The leaders who say:
- “Here’s what we’re trying”
- “Here’s what’s not working”
- “Here’s what we’re still figuring out”
are building way more trust than the ones trying to project certainty.
We talked about this in the report:
Transparency isn’t just nice to have — it’s what creates the conditions for people to actually engage.
Because when leaders pretend they’ve got it all figured out…everyone else pretends too.
And that’s how you get stuck.
The Mistake I See Over and Over Again
If I had to simplify it down to one thing:
Organizations are starting with the tool instead of the problem.
Before you roll anything out, you should be asking:
- What are we trying to fix?
- What needs to change?
- What will success actually look like?
Otherwise, you just end up with more activity.
And as the report makes clear, activity is not the same thing as performance.
Final Thought: The Future Isn’t Faster — It’s More Intentional
There’s a lot of noise right now about speed.
Everything is faster. Everything is accelerating. But I don’t think the organizations that win will be the fastest.
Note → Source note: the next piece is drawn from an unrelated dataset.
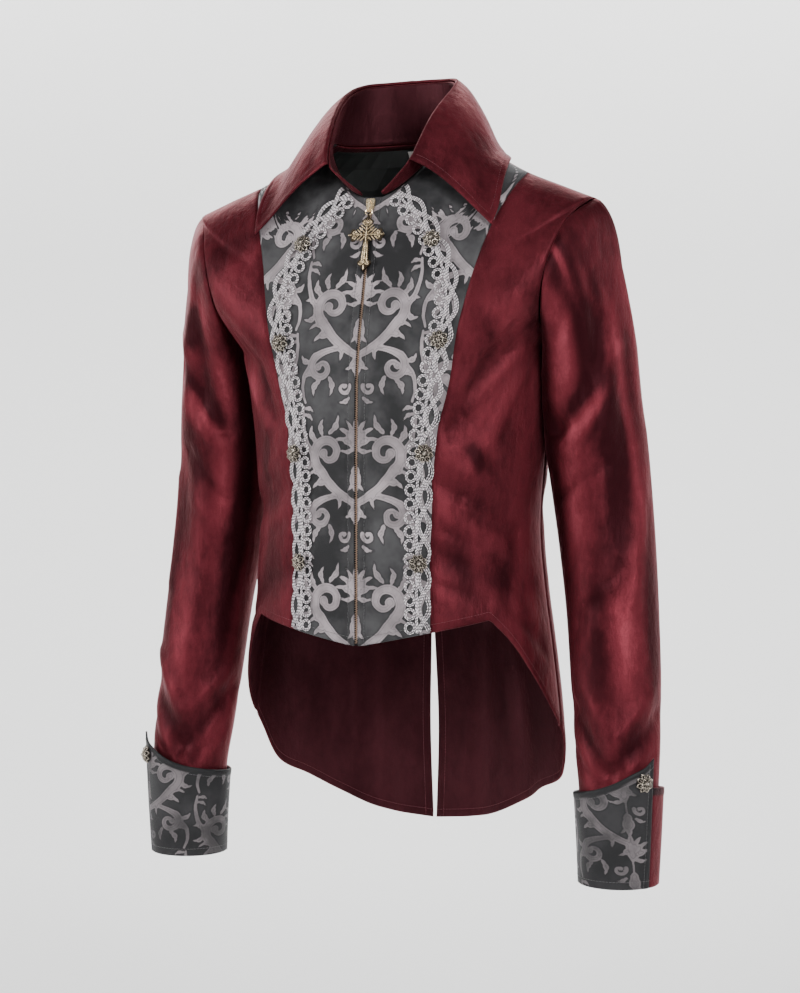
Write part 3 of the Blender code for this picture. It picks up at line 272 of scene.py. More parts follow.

I think they’ll be the ones that are the most intentional.
The ones that:
- Create clarity when things are ambiguous
- Invest in judgment, not just knowledge
- Support managers instead of overwhelming them
- Design how humans and AI actually work together
Because the Performance Paradox isn’t really about AI.
It’s about whether we’re willing to rethink how work actually happens.
And that’s the part that’s a lot harder to automate.